A crise académica desencadeada em 17 de abril na cerimónia de inauguração do edifício das Matemáticas na Universidade de Coimbra, após o presidente da Associação Académica, Alberto Martins, não ter sido autorizado a falar, teve na secção de futebol um precioso aliado.
Francisco Andrade, então treinador da "Briosa", recordou à agência Lusa que o jogo dos quartos-de-final com o Vitória de Guimarães se realizou na altura "em que começa a efervescência da crise académica".
"Depois da vitória sobre os vimaranenses, começámos a pensar que realmente seria o momento ideal para que a secção de futebol acompanhasse e mostrasse que realmente estava ao lado do movimento académico", refere o atual presidente da Junta de Freguesia dos Olivais, em Coimbra.
Na eliminatória seguinte, com o Sporting, o jogo "é já um comício de Coimbra-Lisboa", com parte do país a estar "alertado para aquilo que se estava a fazer com o luto académico e o que se estava a transmitir para que todos se apercebessem do que havia em Coimbra".
O antigo técnico assistiu também à crise académica de 1962: "O problema nesse ano é que a mensagem não saía de Coimbra, porque os próprios estudantes quando iam para as suas terras não podiam contar e transmitir aquilo que nós transmitíamos, porque eram perseguidos".
O jogo da meia-final a duas mãos com o Sporting, que a Académica venceu (com vitórias em Lisboa e em Coimbra), foi para Francisco Andrade "o momento em que realmente as pessoas se começavam a interrogar sobre o que se passava e a espalhar a mensagem".
"Quando há o jogo da segunda mão em Coimbra com o Sporting, nesse sim, já a comunicação social estrangeira sabia de tudo e transmitia aquilo que se estava a passar em Coimbra e, por conseguinte, quando nós ganhamos ao Sporting, que era quase impensável, sabíamos que tínhamos conseguido o nosso objetivo".
A final disputada a 22 de junho no Jamor com o Benfica de Eusébio foi a coroação de toda a luta estudantil.
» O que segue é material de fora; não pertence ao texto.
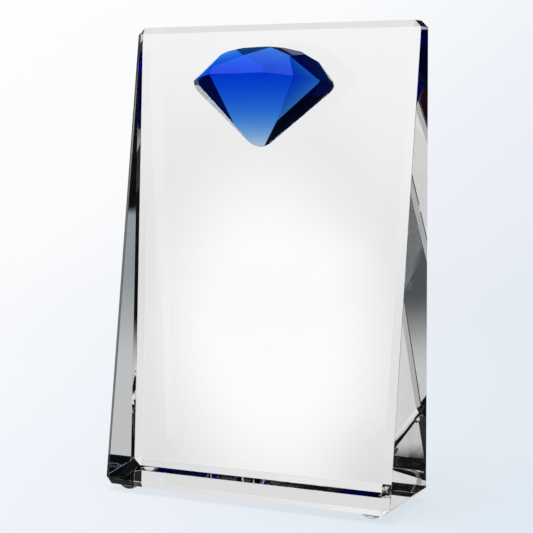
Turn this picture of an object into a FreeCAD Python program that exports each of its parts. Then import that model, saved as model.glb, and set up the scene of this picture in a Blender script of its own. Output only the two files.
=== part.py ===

Os jogadores entraram a passo, coisa não habitual, de cabeça baixa e com a capa caída sobre os ombros, com a complacência do árbitro Ismael Baltazar, de Setúbal.
Antecipando qualquer coisa imprevisível, o Presidente da Republica, primeiro-ministro e ministro da Educação não marcaram presença no jogo, situação que até essa altura nunca tinha acontecido.
Nas bancadas, os cânticos e as faixas de protesto eram exibidas pelos estudantes, que as faziam passar por todos os presentes, "inclusive do Benfica", ludibriando os elementos da PIDE que tentavam a todo o custo deitar mãos aos cartazes.
"Tudo aquilo foi uma simbiose entre o jogo em si, de futebol, e tudo aquilo que representava. Estou convencido que o próprio Otto Glória (treinador do Benfica), quando deu os parabéns e disse ‘foi a melhor final de sempre que disputei', se referia aos dois significados da partida".
Olhando para trás, Francisco Andrade, na altura o mais jovem treinador do campeonato, não tem dúvidas de que a luta estudantil a que o futebol da Académica se associou "abriu uma janela, quando as janelas estavam todas fechadas".
Cinquenta anos depois, o antigo estudante de Direito e jogador José Belo fala de "uma página de grande coragem e determinação na linda história da Académica, num jogo que foi muito além do futebol".
"Na final, soubemos dizer a todos os portugueses de que lado estávamos nesse tão sensível momento político. Soubemos afrontar o velho regime, de ‘peito feito', perante dezenas e dezenas de milhares de portugueses", recorda.
Para o antigo defesa central da "Briosa", que nessa partida teve a difícil tarefa de vigiar Eusébio, autor do golo da vitória (no prolongamento), a secção de futebol "soube assumir todos os valores, princípios e desígnios que marcaram o essencial da luta académica: melhor ensino, universidade livre, democracia, menos polícia e menos espingardas".